**DATA LINES**
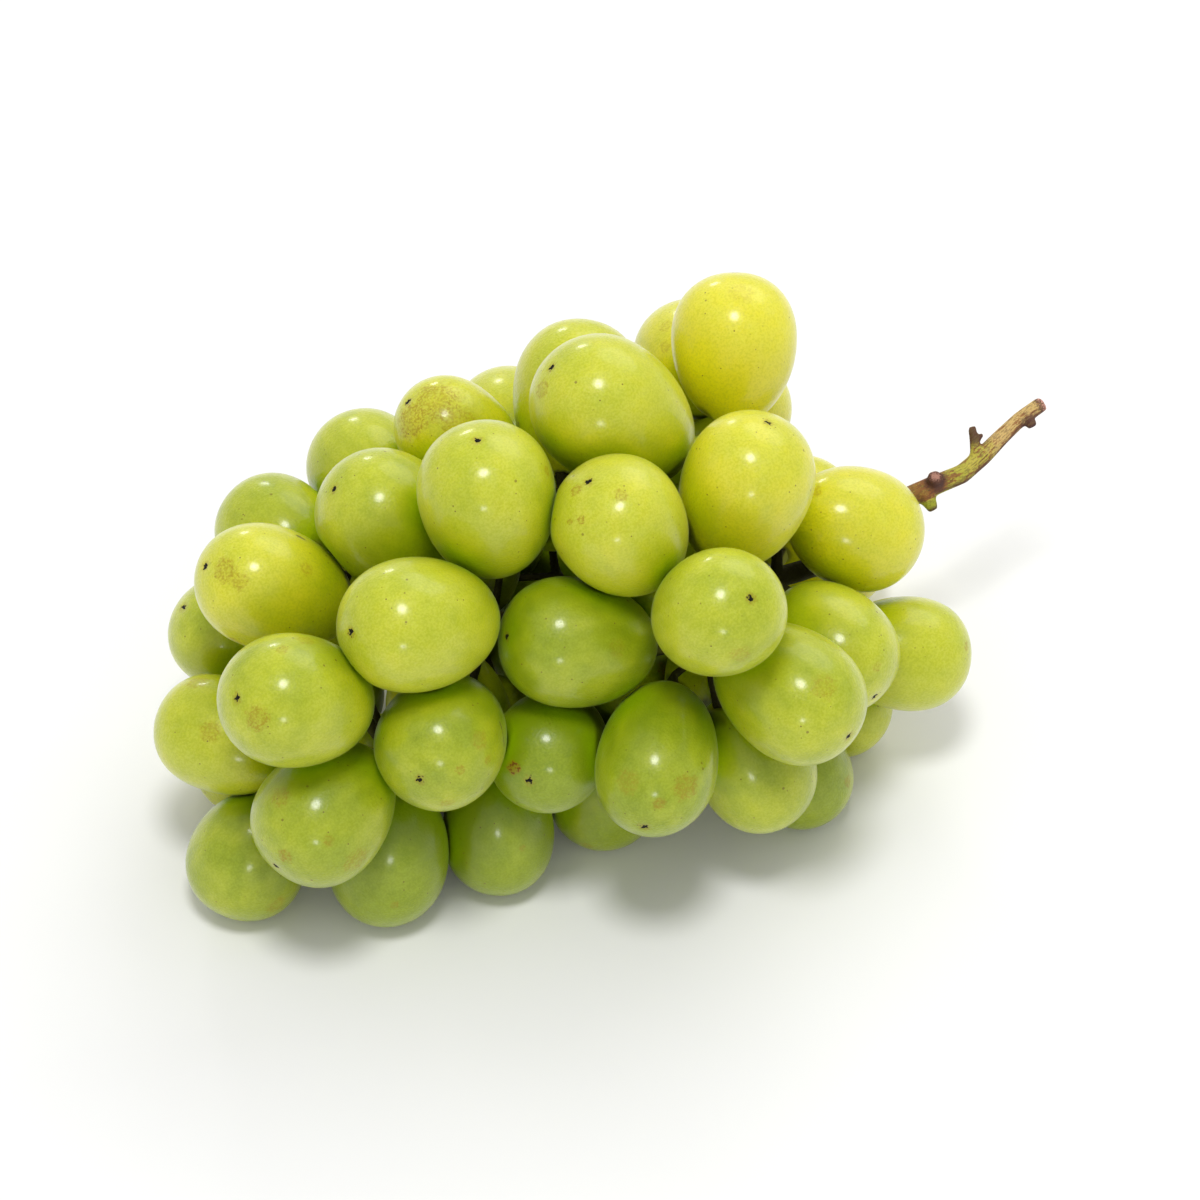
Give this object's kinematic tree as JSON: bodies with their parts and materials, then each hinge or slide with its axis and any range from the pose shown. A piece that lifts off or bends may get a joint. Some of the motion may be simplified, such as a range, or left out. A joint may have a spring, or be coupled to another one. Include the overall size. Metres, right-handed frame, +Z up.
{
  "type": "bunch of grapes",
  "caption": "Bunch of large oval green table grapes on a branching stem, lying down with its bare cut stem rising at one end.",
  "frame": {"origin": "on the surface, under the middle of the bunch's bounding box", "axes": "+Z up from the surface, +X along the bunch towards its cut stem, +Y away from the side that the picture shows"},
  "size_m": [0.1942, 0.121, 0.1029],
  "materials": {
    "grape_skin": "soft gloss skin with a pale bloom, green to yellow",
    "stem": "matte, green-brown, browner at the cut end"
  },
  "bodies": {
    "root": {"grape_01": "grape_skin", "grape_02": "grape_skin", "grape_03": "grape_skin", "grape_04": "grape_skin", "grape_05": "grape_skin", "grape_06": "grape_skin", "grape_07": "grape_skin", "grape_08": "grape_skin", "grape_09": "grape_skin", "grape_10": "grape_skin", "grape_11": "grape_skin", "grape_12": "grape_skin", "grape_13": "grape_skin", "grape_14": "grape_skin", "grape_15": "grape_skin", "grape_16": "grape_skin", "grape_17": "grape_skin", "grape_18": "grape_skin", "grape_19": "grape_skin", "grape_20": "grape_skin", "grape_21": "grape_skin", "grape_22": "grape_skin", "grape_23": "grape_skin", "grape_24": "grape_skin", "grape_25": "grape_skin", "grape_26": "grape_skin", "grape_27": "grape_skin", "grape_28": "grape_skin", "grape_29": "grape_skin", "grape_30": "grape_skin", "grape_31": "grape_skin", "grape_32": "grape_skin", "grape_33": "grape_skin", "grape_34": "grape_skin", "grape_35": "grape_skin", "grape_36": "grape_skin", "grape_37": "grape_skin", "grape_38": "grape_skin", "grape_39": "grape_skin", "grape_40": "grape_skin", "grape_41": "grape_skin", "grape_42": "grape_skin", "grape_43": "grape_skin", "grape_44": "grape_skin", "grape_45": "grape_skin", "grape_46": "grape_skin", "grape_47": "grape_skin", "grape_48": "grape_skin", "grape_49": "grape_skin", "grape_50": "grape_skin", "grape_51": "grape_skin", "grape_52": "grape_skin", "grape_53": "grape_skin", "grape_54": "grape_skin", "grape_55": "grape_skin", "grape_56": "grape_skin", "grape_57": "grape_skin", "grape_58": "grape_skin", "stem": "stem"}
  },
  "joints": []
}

**TASK REQUIREMENTS**
State the count of lines in the data holding the word "that", adding nothing to it.

**TASK RESULT**
2